PSO lacked only the incredibly sophisticated, ambitious narrative of its namesake, which is a bit of a shame. Phantasy Star II was a remarkable first attempt at classical tragedy in the videogame medium -- it's still one of the best stories ever told in an RPG -- and to discover the most perfunctory excuses to fetch-quest without any serious overarching storyline in the Phantasy Star universe was disappointing, to say the least. Still, I had a lot of fun in the single player campaign. God knows I spent sophomore year in high school doing little else but play though it, again and again.
Sadly, I didn't play online PSO that often, because online gaming was a seriously janky affair back in 2001, but I have vivid memories of the few time I did get the thing working. Like most slightly monotonous but oddly compelling game genres (the Final Fights and the, erm, Diablolikes of the world), playing cooperatively can exponentially improve the experience.
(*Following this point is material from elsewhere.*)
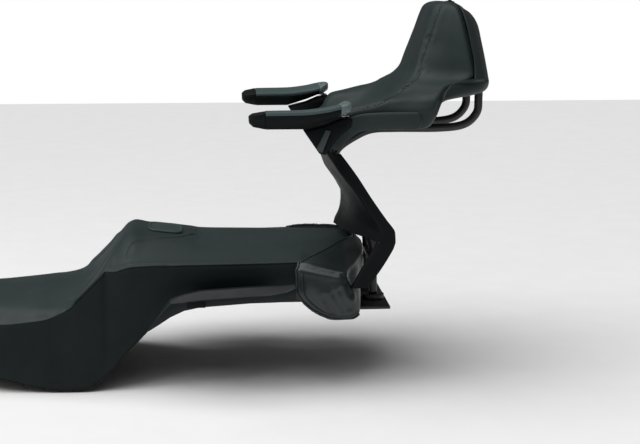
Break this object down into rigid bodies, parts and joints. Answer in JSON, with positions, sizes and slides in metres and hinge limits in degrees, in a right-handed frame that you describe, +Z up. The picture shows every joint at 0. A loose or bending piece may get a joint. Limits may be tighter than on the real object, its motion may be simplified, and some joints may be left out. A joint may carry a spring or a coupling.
{
  "type": "motorcycle seat",
  "caption": "Touring two-up motorcycle seat: stepped saddle, hip bolster, grab rails, winged passenger backrest and swing-out armrests on a steel carrier.",
  "frame": {"origin": "centre of the underside of the steel carrier foot plate, on the seat's centre plane", "axes": "+X to the rear of the bike (the saddle's nose points to -X), +Y to the bike's right, +Z up"},
  "size_m": [1.155, 0.566, 0.716],
  "materials": {
    "vinyl": "grained matt black vinyl",
    "leather": "smooth semi-gloss black",
    "foam": "moulded seat foam",
    "plastic": "fine-textured black",
    "steel": "black powder coat",
    "rubber": "matt black",
    "zinc": "zinc plated"
  },
  "bodies": {
    "seat": {"backrest_cover": "vinyl", "backrest_foam": "foam", "backrest_frame": "steel", "backrest_shell": "plastic", "bolster_cover": "leather", "bolster_foam": "foam", "carrier_foot": "steel", "front_tongue": "steel", "hump_patch": "vinyl", "left_armrest_bracket": "plastic", "left_armrest_pivot": "zinc", "left_armrest_strut": "plastic", "left_armrest_washer": "zinc", "left_front_bumper": "rubber", "left_grab_bolt_1": "zinc", "left_grab_bolt_2": "zinc", "left_grab_bracket": "steel", "left_grab_cap": "plastic", "left_grab_rail": "plastic", "left_panel_tail": "plastic", "left_rear_bumper": "rubber", "left_seat_rail": "steel", "left_upright": "steel", "left_upright_flange": "steel", "left_wing_band": "vinyl", "lower_back_panel": "plastic", "rear_seat_bracket": "steel", "right_armrest_bracket": "plastic", "right_armrest_pivot": "zinc", "right_armrest_strut": "plastic", "right_armrest_washer": "zinc", "right_front_bumper": "rubber", "right_grab_bolt_1": "zinc", "right_grab_bolt_2": "zinc", "right_grab_bracket": "steel", "right_grab_cap": "plastic", "right_grab_rail": "plastic", "right_panel_tail": "plastic", "right_rear_bumper": "rubber", "right_seat_rail": "steel", "right_upright": "steel", "right_upright_flange": "steel", "right_wing_band": "vinyl", "seat_base_pan": "plastic", "seat_cover": "vinyl", "seat_foam": "foam", "upright_cross_bar": "steel"},
    "left_armrest": {"left_armrest_core": "plastic", "left_armrest_pad": "vinyl", "left_armrest_nose": "plastic", "left_armrest_cap": "plastic"},
    "right_armrest": {"right_armrest_core": "plastic", "right_armrest_pad": "vinyl", "right_armrest_nose": "plastic", "right_armrest_cap": "plastic"}
  },
  "joints": [
    {"name": "left_armrest_swing", "type": "hinge", "parent": "seat", "child": "left_armrest", "pos_m": [-0.057, -0.243, 0.392], "axis": [0, 0, 1], "range_deg": [0, 85]},
    {"name": "right_armrest_swing", "type": "hinge", "parent": "seat", "child": "right_armrest", "pos_m": [-0.057, 0.243, 0.392], "axis": [0, 0, -1], "range_deg": [0, 85]}
  ]
}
However, the main benefit of co-op gameplay rests largely in the communal environment and in the communication options available to you in said environment. Shit-talking with your friends at the Teenage Mutant Ninja Turtles arcade cabinet inside Chuck-e-Cheeses is an experience one can look back on in their twilight years with nostalgia; playing Final Fight on your SNES (no co-op!) in the garage is just sad, man.
Which makes PSO's masterfully implemented symbol chat system so important, and so great. Using the tools within the game, you could create your own series of symbols or modify pre-existing ones to articulate your thoughts to other players. The symbol chat is still amazingly versatile; given a little creativity, you can create a symbol to express some freakishly deep (usually disturbing, as was my wont) concepts.
So yeah. PSO was the last Dreamcast game I bought and the one I feel most needs acknowledging. I demand you acknowledge it. Now!
PS. The other Dreamcast classic Diablolike, Record of Loddoss War, came out after the first version of PSO (I think) -- in any case, I played Record of Loddos War long, long after I got into PSO.